_JSON records of objects_:
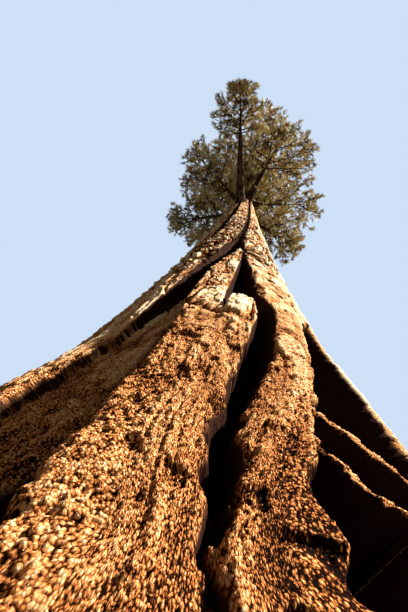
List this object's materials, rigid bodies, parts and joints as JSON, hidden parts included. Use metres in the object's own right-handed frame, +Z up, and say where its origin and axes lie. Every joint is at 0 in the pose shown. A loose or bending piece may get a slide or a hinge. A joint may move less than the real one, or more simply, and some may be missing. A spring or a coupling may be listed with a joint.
{
  "type": "giant sequoia tree",
  "caption": "Whole giant sequoia with a fluted, flared trunk, tapering boughs and a high rounded crown of dense needle foliage.",
  "frame": {"origin": "middle of the flat cut under the trunk, at ground level", "axes": "+Z up the trunk; the face in the picture looks along -Y; +X to the right of that face"},
  "size_m": [8.7629, 9.3772, 39.9183],
  "materials": {
    "bark": "deeply furrowed fibrous cinnamon bark, matte",
    "bough_bark": "scaly brown bark, matte",
    "foliage": "dull olive-green sprays of needles"
  },
  "bodies": {
    "root": {"bough_01": "bough_bark", "bough_02": "bough_bark", "bough_03": "bough_bark", "bough_04": "bough_bark", "bough_05": "bough_bark", "bough_06": "bough_bark", "bough_07": "bough_bark", "bough_08": "bough_bark", "bough_09": "bough_bark", "bough_10": "bough_bark", "bough_11": "bough_bark", "bough_12": "bough_bark", "bough_13": "bough_bark", "bough_14": "bough_bark", "bough_15": "bough_bark", "bough_16": "bough_bark", "bough_17": "bough_bark", "bough_18": "bough_bark", "bough_19": "bough_bark", "bough_20": "bough_bark", "foliage_01": "foliage", "foliage_02": "foliage", "foliage_03": "foliage", "foliage_04": "foliage", "foliage_05": "foliage", "foliage_06": "foliage", "foliage_07": "foliage", "foliage_08": "foliage", "foliage_09": "foliage", "foliage_10": "foliage", "foliage_11": "foliage", "foliage_12": "foliage", "foliage_13": "foliage", "foliage_14": "foliage", "foliage_15": "foliage", "foliage_16": "foliage", "foliage_17": "foliage", "foliage_18": "foliage", "foliage_19": "foliage", "foliage_20": "foliage", "foliage_inner_high": "foliage", "foliage_inner_low": "foliage", "foliage_leader_back": "foliage", "foliage_leader_front": "foliage", "foliage_leader_left": "foliage", "foliage_leader_upper": "foliage", "foliage_top": "foliage", "trunk": "bark"}
  },
  "joints": []
}
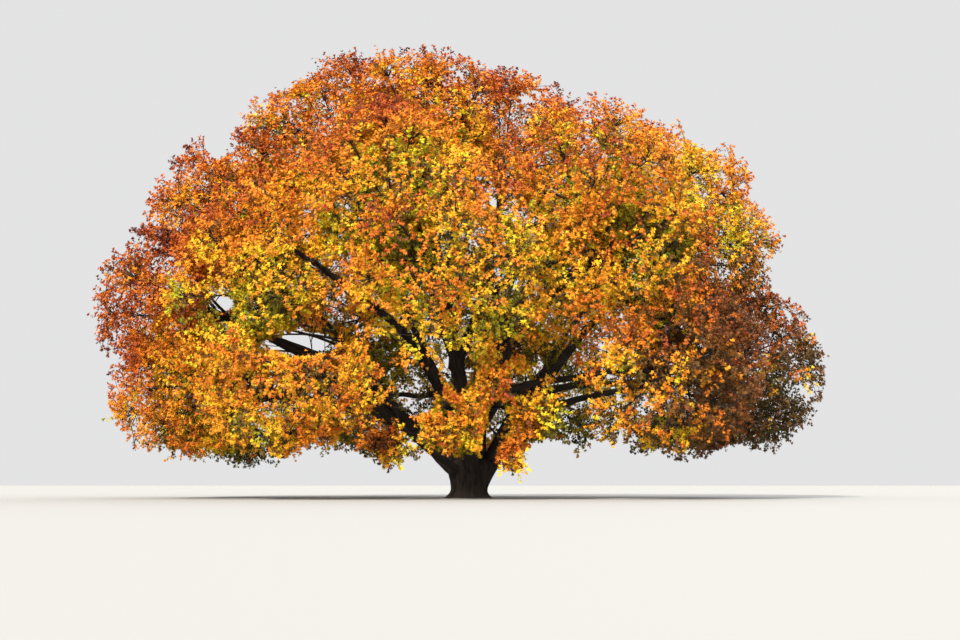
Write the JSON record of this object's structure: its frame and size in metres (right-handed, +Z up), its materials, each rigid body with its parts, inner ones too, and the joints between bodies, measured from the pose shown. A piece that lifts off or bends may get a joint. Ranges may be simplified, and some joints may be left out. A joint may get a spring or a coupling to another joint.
{
  "type": "red maple tree",
  "caption": "Broad open-grown red maple in orange and gold autumn leaf: a short trunk that forks low into a fan of boughs under a wide domed crown.",
  "frame": {"origin": "centre of the flat cut under the trunk, at ground level", "axes": "+Z up; +X to the right in the picture, along the crown's widest spread; +Y away from the viewer"},
  "size_m": [25.0091, 21.7755, 15.3719],
  "materials": {
    "trunk_bark": "rough, furrowed grey-brown bark",
    "bough_bark": "rough grey-brown bark, finer than the trunk's",
    "red_leaves": "matt red-orange autumn leaves",
    "orange_leaves": "matt orange autumn leaves",
    "gold_leaves": "matt golden-yellow autumn leaves with some green"
  },
  "bodies": {
    "root": {"trunk": "trunk_bark", "bough_shoulder_1": "bough_bark", "bough_shoulder_2": "bough_bark", "bough_shoulder_3": "bough_bark", "bough_shoulder_4": "bough_bark", "bough_shoulder_5": "bough_bark", "bough_shoulder_6": "bough_bark", "bough_shoulder_7": "bough_bark", "bough_shoulder_8": "bough_bark", "bough_shoulder_9": "bough_bark", "bough_cap_1": "bough_bark", "bough_cap_2": "bough_bark", "bough_cap_3": "bough_bark", "bough_cap_4": "bough_bark", "bough_dome_1": "bough_bark", "bough_dome_2": "bough_bark", "bough_dome_3": "bough_bark", "bough_dome_4": "bough_bark", "bough_dome_5": "bough_bark", "bough_dome_6": "bough_bark", "bough_dome_7": "bough_bark", "bough_skirt_1": "bough_bark", "bough_skirt_2": "bough_bark", "bough_skirt_3": "bough_bark", "bough_skirt_4": "bough_bark", "bough_skirt_5": "bough_bark", "bough_skirt_6": "bough_bark", "bough_skirt_7": "bough_bark", "bough_skirt_8": "bough_bark", "bough_skirt_9": "bough_bark", "foliage_shoulder_1": "orange_leaves", "foliage_shoulder_2": "orange_leaves", "foliage_shoulder_3": "orange_leaves", "foliage_shoulder_4": "orange_leaves", "foliage_shoulder_5": "orange_leaves", "foliage_shoulder_6": "orange_leaves", "foliage_shoulder_7": "orange_leaves", "foliage_shoulder_8": "orange_leaves", "foliage_shoulder_9": "orange_leaves", "foliage_cap_1": "red_leaves", "foliage_cap_2": "red_leaves", "foliage_cap_3": "red_leaves", "foliage_cap_4": "red_leaves", "foliage_dome_1": "orange_leaves", "foliage_dome_2": "orange_leaves", "foliage_dome_3": "orange_leaves", "foliage_dome_4": "orange_leaves", "foliage_dome_5": "orange_leaves", "foliage_dome_6": "orange_leaves", "foliage_dome_7": "orange_leaves", "foliage_skirt_1": "gold_leaves", "foliage_skirt_2": "gold_leaves", "foliage_skirt_3": "gold_leaves", "foliage_skirt_4": "gold_leaves", "foliage_skirt_5": "gold_leaves", "foliage_skirt_6": "gold_leaves", "foliage_skirt_7": "gold_leaves", "foliage_skirt_8": "gold_leaves", "foliage_skirt_9": "gold_leaves"}
  },
  "joints": []
}
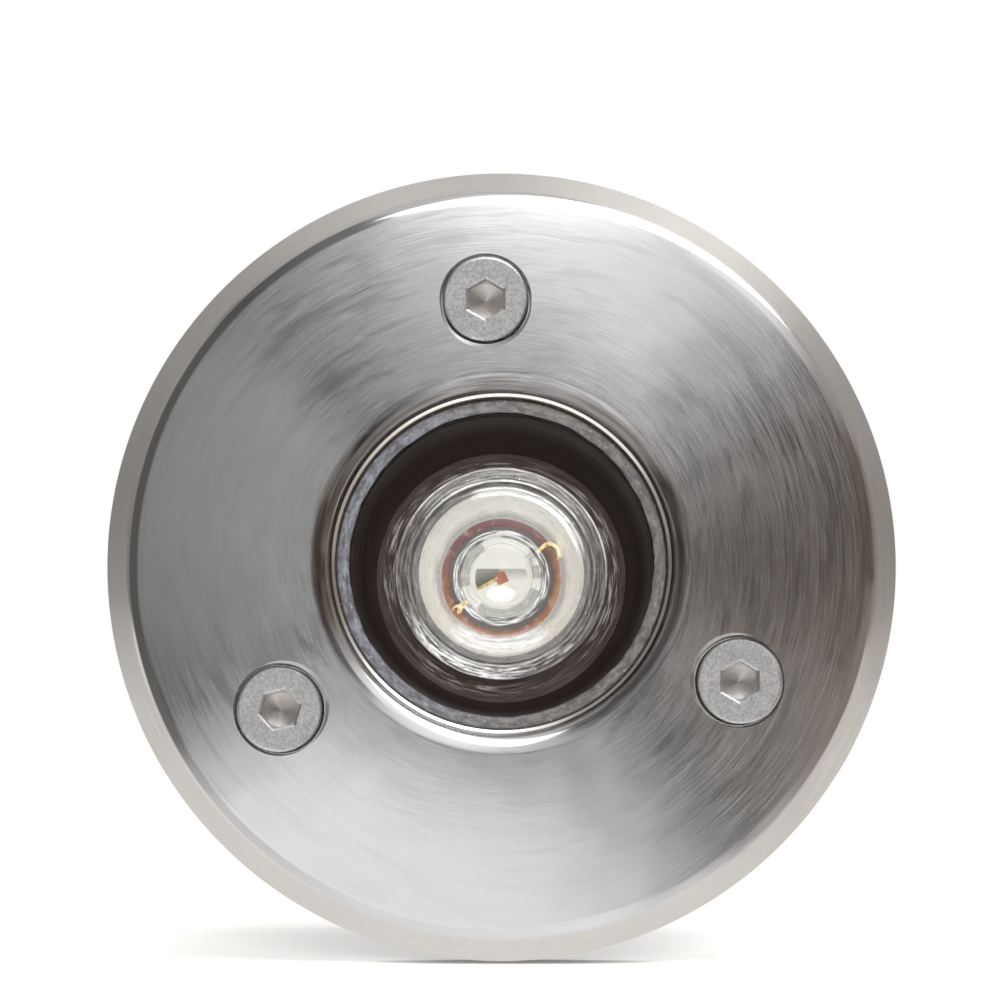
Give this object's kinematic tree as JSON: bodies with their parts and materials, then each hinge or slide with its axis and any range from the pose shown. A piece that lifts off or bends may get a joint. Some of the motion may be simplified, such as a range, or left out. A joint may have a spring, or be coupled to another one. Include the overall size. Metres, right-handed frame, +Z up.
{
  "type": "recessed spotlight",
  "caption": "Round recessed spotlight: a domed stainless face ring on screws, a deep set lamp behind flat glass, and a barrel that lifts out of its wall sleeve.",
  "frame": {"origin": "on the light axis, at the rim of the sleeve, in the plane of the wall's surface", "axes": "+Y along the light axis into the wall, +X to the right seen from the front, +Z up"},
  "size_m": [0.09, 0.1078, 0.09],
  "materials": {
    "steel_brushed": "brushed, with a polished rim radius",
    "steel_screws": "satin",
    "steel_barrel": "turned",
    "front_glass": "polished",
    "lens_clear": "polished",
    "silicone_grey": "matt, slightly uneven",
    "rubber_black": "matt",
    "black_anodised": "black anodised",
    "black_plastic": "moulded",
    "cream_plastic": "satin",
    "board_white": "solder mask",
    "copper": "bare copper",
    "gold": "gold plated",
    "emitter_metal": "plated",
    "chip_orange": "satin",
    "thermal_pad": "matt",
    "aluminium": "turned",
    "solder": "solder",
    "lead_red": "silicone sheath",
    "lead_black": "silicone sheath",
    "brass": "turned",
    "board_green": "solder mask",
    "ferrite": "ferrite with copper winding",
    "capacitor_can": "can",
    "component_black": "moulded",
    "terminal_green": "moulded",
    "nickel": "nickel plated brass",
    "nylon": "moulded",
    "sleeve_plastic": "moulded, fine grain"
  },
  "bodies": {
    "sleeve": {"sleeve": "sleeve_plastic", "sleeve_end": "sleeve_plastic", "threaded_inserts": "brass"},
    "light": {"face_ring": "steel_brushed", "lamp_barrel": "steel_barrel", "rear_cap": "steel_barrel", "front_glass": "front_glass", "lamp_lens": "lens_clear", "led_lens": "lens_clear", "glass_bead": "silicone_grey", "glass_gasket": "rubber_black", "flange_gasket": "rubber_black", "barrel_oring": "rubber_black", "rear_cap_oring": "rubber_black", "gland_washer": "rubber_black", "gland_seal": "rubber_black", "baffle_tube": "black_anodised", "lens_holder": "black_plastic", "reflector_cup": "cream_plastic", "led_board": "board_white", "contact_ring": "copper", "gold_leads": "gold", "bond_wire": "gold", "emitter_base": "emitter_metal", "led_chip": "chip_orange", "thermal_pad": "thermal_pad", "heat_sink": "aluminium", "clamp_ring": "aluminium", "solder_joints": "solder", "lead_red": "lead_red", "lead_black": "lead_black", "driver_standoffs": "brass", "driver_screws": "steel_screws", "driver_board": "board_green", "driver_inductor": "ferrite", "driver_capacitors": "capacitor_can", "driver_rectifier": "component_black", "driver_chip": "component_black", "terminal_block": "terminal_green", "gland_body": "nickel", "gland_nut": "nickel", "screw_washers": "nylon", "screw_retainers": "nylon"},
    "screw_top": {"screw_top": "steel_screws"},
    "screw_left": {"screw_left": "steel_screws"},
    "screw_right": {"screw_right": "steel_screws"}
  },
  "joints": [
    {"name": "light_lift", "type": "slide", "parent": "sleeve", "child": "light", "axis": [0, -1, 0], "range_m": [0, 0.11]},
    {"name": "screw_top_turn", "type": "hinge", "parent": "light", "child": "screw_top", "pos_m": [-0.00183, 0, 0.02994], "axis": [0, -1, 0], "continuous": true},
    {"name": "screw_left_turn", "type": "hinge", "parent": "light", "child": "screw_left", "pos_m": [-0.02502, 0, -0.01656], "axis": [0, -1, 0], "continuous": true},
    {"name": "screw_right_turn", "type": "hinge", "parent": "light", "child": "screw_right", "pos_m": [0.02685, 0, -0.01339], "axis": [0, -1, 0], "continuous": true}
  ]
}
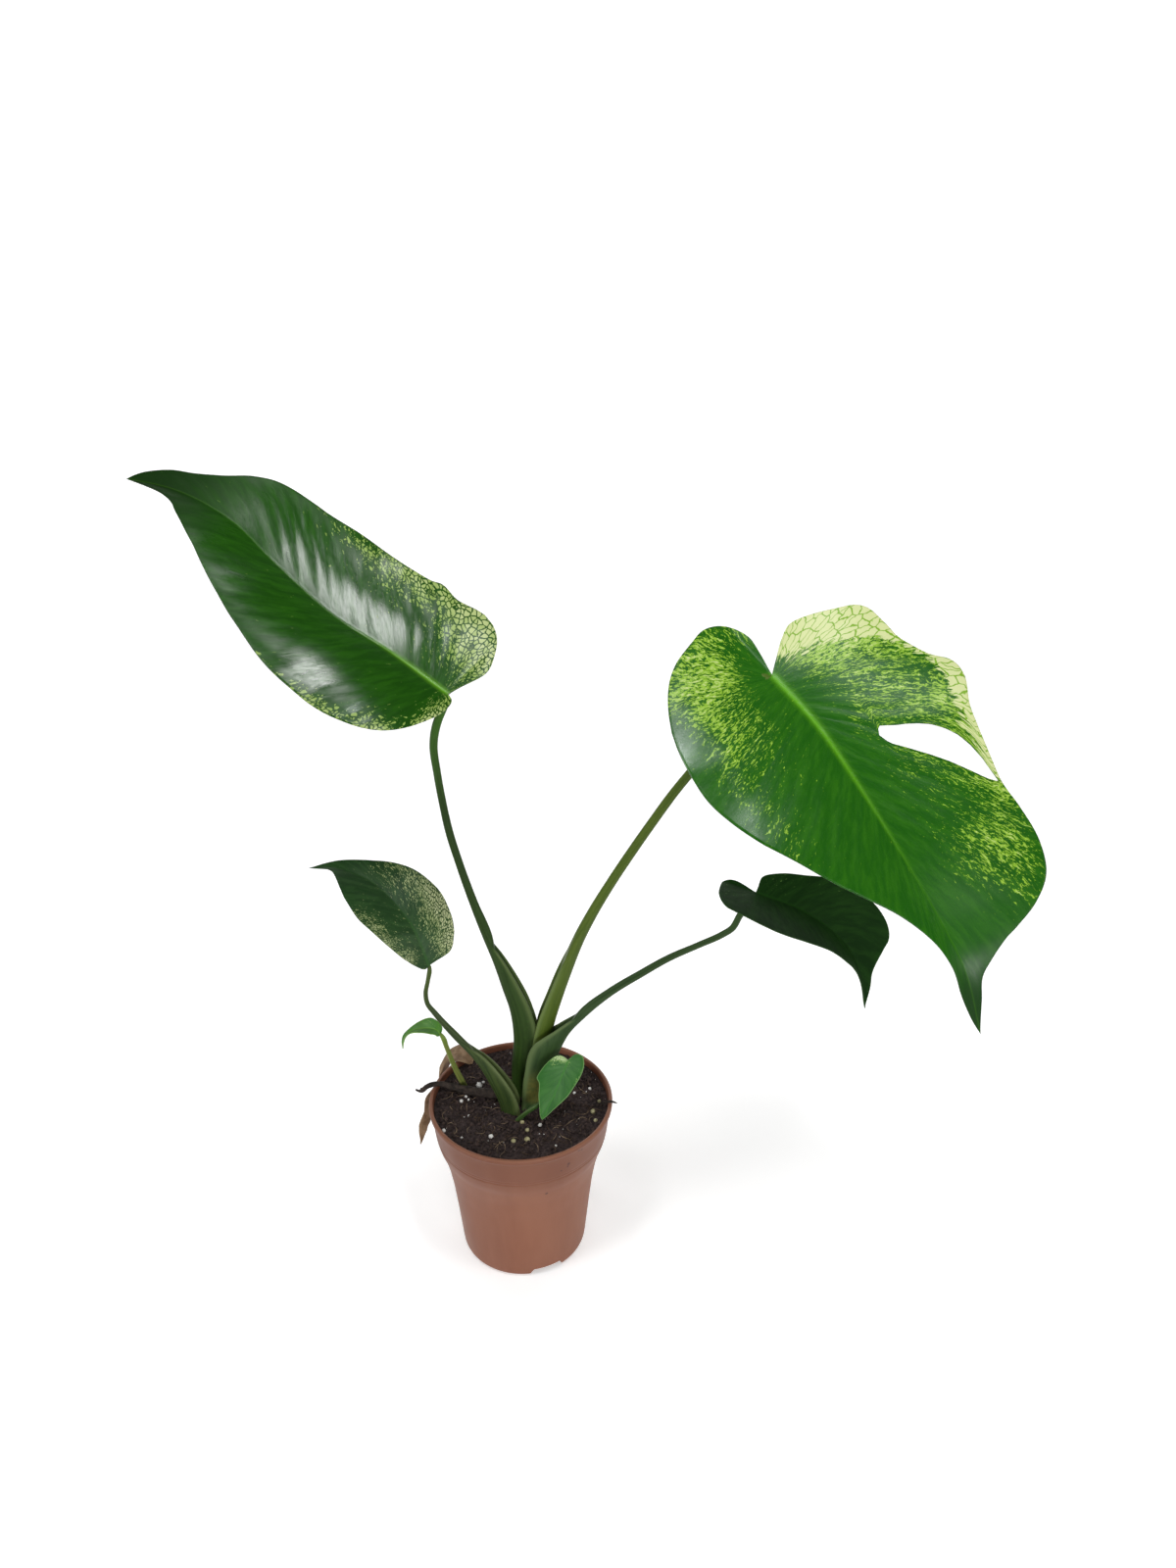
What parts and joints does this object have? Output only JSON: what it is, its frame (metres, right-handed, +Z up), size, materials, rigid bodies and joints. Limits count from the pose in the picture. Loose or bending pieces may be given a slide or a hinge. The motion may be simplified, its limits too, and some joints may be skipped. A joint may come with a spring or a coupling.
{
  "type": "potted devil monster monstera",
  "caption": "Potted monstera with heart-shaped variegated leaves, one with a slit, on sheathed arching stalks in soil, in a small tapered plastic nursery pot",
  "frame": {"origin": "centre of the pot's underside, on the plane that the pot stands on", "axes": "+Z up the pot's axis; -Y is the plant's front, towards which the slit leaf comes forward; the tall unsplit leaf reaches to -X and the slit leaf to +X"},
  "size_m": [0.4959, 0.2211, 0.503],
  "materials": {
    "pot_plastic": "matte terracotta-coloured thin plastic",
    "potting_soil": "dark moist peat with perlite grains and fibres",
    "rootstock": "rough brown stem in the soil",
    "dark_stalk": "smooth dark green stalk with pale wing margins",
    "olive_stalk": "smooth olive green stalk",
    "green_stalk": "smooth light green stalk",
    "dark_leaf": "glossy dark green leaf with cream to yellow-green netted variegation",
    "bright_leaf": "glossy mid-green leaf with a thin pale margin",
    "dry_leaf": "dry tan-brown papery leaf",
    "withered": "blackish brown shrivelled stalk"
  },
  "bodies": {
    "root": {"nursery_pot": "pot_plastic", "potting_soil": "potting_soil", "rootstock": "rootstock", "low_left_stalk": "dark_stalk", "low_left_blade": "dark_leaf", "low_right_stalk": "dark_stalk", "low_right_blade": "dark_leaf", "tall_left_stalk": "dark_stalk", "tall_left_blade": "dark_leaf", "split_right_stalk": "olive_stalk", "split_right_blade": "dark_leaf", "small_front_stalk": "green_stalk", "small_front_blade": "bright_leaf", "small_left_stalk": "green_stalk", "small_left_blade": "bright_leaf", "withered_stalk": "withered", "dry_leaf": "dry_leaf"}
  },
  "joints": []
}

_Task description_:
Return every line from the records above that holds the word "bends".

_Answer to this problem_:
Write the JSON record of this object's structure: its frame and size in metres (right-handed, +Z up), its materials, each rigid body with its parts, inner ones too, and the joints between bodies, measured from the pose shown. A piece that lifts off or bends may get a joint. Ranges may be simplified, and some joints may be left out. A joint may get a spring or a coupling to another joint.
Give this object's kinematic tree as JSON: bodies with their parts and materials, then each hinge or slide with its axis and any range from the pose shown. A piece that lifts off or bends may get a joint. Some of the motion may be simplified, such as a range, or left out. A joint may have a spring, or be coupled to another one. Include the overall size. Metres, right-handed frame, +Z up.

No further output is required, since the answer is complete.